● MATERIALS PROVIDED

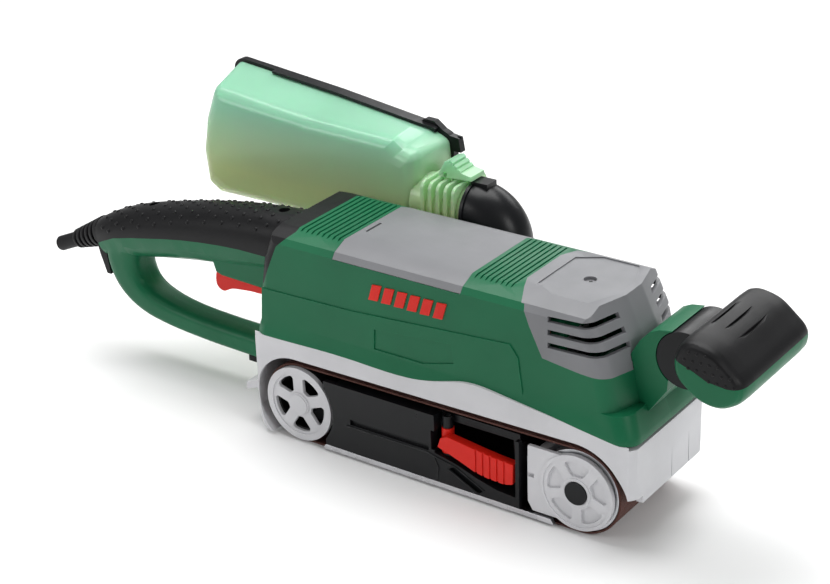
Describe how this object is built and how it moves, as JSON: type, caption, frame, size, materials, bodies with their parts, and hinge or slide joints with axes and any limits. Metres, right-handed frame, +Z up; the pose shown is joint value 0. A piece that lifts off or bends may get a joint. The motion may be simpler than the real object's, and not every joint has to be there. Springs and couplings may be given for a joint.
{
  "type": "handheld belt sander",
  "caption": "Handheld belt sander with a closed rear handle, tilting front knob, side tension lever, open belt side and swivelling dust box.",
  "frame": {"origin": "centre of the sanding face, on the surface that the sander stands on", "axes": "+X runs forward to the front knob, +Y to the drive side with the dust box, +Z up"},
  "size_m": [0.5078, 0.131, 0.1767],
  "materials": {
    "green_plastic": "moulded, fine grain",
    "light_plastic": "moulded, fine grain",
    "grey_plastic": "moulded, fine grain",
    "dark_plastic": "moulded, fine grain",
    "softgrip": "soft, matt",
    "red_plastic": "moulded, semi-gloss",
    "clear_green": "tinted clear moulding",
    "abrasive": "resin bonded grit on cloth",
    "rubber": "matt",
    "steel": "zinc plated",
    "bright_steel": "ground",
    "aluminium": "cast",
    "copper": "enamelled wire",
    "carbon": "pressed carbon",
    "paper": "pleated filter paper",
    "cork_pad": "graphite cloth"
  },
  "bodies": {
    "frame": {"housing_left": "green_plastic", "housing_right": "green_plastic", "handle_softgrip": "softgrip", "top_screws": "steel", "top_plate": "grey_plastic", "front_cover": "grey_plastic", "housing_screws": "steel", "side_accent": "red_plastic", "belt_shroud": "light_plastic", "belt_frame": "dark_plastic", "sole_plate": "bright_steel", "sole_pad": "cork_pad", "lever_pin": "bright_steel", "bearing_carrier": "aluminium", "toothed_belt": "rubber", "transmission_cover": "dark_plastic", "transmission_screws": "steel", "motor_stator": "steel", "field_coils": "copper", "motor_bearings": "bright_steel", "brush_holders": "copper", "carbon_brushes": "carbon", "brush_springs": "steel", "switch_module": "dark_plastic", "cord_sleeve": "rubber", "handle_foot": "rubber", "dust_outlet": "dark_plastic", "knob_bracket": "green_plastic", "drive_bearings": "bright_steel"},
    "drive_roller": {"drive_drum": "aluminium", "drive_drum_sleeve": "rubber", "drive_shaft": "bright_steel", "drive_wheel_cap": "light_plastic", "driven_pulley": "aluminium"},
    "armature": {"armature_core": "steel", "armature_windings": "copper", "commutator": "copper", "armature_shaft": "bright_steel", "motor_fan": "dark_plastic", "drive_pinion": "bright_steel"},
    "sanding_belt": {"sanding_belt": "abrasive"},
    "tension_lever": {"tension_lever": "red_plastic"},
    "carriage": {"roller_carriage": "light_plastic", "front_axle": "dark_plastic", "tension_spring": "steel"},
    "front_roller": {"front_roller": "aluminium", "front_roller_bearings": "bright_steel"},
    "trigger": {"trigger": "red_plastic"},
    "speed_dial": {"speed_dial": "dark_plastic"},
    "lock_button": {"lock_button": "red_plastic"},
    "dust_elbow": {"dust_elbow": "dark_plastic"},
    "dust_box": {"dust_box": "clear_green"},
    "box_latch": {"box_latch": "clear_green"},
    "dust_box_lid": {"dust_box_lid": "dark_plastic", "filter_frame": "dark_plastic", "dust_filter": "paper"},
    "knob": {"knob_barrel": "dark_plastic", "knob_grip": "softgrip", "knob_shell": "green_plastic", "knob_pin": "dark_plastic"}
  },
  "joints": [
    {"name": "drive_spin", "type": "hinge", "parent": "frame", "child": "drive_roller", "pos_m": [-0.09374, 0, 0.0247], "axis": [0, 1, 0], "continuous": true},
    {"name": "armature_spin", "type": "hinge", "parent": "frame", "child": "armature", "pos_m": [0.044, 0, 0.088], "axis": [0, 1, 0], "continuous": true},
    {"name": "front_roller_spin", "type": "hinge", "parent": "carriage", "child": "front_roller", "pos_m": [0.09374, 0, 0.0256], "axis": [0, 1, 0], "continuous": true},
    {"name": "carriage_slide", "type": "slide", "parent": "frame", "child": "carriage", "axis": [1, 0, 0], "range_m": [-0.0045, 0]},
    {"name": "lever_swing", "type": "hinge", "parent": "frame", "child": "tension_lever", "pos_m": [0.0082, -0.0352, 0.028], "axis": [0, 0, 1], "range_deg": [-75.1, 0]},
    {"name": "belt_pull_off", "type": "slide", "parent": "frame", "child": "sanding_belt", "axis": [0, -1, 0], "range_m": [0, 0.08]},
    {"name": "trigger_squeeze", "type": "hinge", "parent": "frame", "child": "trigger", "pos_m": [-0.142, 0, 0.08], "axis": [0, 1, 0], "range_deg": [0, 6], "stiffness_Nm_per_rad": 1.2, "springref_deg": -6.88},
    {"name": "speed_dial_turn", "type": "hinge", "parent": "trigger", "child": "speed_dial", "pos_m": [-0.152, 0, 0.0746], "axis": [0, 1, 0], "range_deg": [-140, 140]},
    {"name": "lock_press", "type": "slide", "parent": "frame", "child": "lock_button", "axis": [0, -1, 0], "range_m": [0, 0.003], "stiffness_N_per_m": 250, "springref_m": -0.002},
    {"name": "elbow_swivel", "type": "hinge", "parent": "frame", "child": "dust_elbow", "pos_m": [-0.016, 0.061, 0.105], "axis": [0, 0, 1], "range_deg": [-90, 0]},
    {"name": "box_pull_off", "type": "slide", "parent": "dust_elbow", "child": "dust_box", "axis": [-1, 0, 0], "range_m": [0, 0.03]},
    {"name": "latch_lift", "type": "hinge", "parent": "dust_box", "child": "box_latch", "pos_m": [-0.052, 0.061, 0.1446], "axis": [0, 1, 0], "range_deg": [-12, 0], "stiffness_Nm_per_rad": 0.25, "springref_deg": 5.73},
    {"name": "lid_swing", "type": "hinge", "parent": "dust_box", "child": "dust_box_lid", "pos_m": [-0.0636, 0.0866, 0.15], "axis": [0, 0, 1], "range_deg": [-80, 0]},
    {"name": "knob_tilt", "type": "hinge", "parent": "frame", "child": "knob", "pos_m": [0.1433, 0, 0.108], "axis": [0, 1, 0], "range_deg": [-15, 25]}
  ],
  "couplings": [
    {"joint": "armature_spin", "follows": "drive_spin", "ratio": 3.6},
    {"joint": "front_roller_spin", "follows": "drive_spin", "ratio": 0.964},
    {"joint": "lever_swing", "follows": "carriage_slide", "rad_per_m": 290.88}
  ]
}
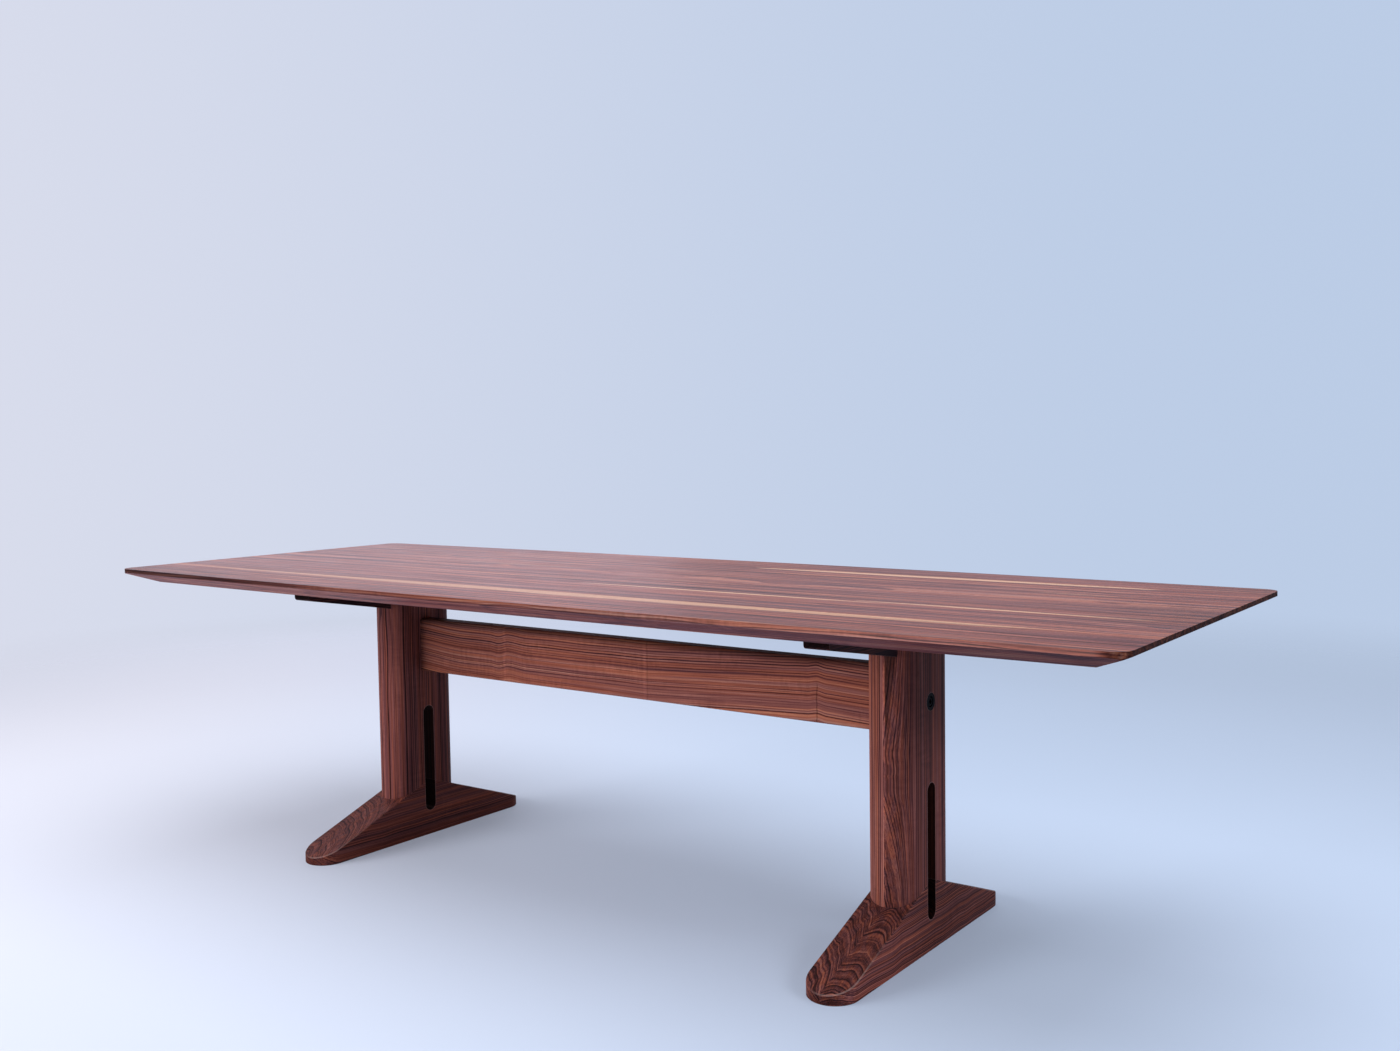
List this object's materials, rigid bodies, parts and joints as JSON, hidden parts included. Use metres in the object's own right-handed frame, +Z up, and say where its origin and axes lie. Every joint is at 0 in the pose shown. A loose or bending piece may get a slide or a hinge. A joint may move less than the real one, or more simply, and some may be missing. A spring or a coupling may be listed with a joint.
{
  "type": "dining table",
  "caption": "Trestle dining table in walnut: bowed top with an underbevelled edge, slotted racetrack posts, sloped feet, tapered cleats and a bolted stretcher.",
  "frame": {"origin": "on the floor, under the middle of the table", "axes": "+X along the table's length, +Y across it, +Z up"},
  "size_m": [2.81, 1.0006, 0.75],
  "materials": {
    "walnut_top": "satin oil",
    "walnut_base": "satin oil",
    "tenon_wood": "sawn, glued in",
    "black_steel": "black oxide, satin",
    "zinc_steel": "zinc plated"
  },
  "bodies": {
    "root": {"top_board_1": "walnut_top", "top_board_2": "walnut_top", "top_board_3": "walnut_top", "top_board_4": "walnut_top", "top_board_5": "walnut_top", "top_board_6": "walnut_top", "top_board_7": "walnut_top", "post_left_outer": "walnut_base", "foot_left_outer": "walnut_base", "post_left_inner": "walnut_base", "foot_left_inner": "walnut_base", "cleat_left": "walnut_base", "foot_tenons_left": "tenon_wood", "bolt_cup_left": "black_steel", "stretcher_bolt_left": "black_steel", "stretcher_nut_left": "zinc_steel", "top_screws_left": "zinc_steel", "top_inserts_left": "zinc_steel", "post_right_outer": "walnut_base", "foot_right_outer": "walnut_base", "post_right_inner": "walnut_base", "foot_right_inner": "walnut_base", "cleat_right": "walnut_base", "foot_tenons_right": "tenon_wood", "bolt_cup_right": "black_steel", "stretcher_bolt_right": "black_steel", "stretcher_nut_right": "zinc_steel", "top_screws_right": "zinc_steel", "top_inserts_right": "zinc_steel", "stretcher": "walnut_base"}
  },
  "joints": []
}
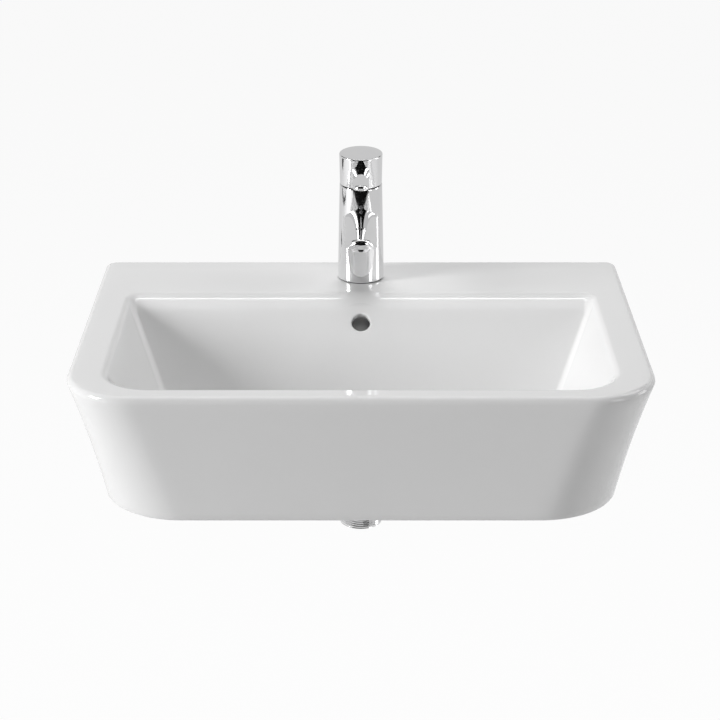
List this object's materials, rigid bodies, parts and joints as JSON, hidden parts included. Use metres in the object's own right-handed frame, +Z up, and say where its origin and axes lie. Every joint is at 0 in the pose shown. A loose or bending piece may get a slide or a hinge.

● GIVEN REQUEST
Select all lines with the word "joints" from the entries above.

● EXERCISE ANSWER
Describe how this object is built and how it moves, as JSON: type, caption, frame, size, materials, bodies with their parts, and hinge or slide joints with axes and any limits. Metres, right-handed frame, +Z up; the pose shown is joint value 0. A piece that lifts off or bends may get a joint. The motion may be simpler than the real object's, and not every joint has to be there. Springs and couplings may be given for a joint.
  "joints": [
List this object's materials, rigid bodies, parts and joints as JSON, hidden parts included. Use metres in the object's own right-handed frame, +Z up, and say where its origin and axes lie. Every joint is at 0 in the pose shown. A loose or bending piece may get a slide or a hinge. A joint may move less than the real one, or more simply, and some may be missing. A spring or a coupling may be listed with a joint.
  "joints": []
List this object's materials, rigid bodies, parts and joints as JSON, hidden parts included. Use metres in the object's own right-handed frame, +Z up, and say where its origin and axes lie. Every joint is at 0 in the pose shown. A loose or bending piece may get a slide or a hinge.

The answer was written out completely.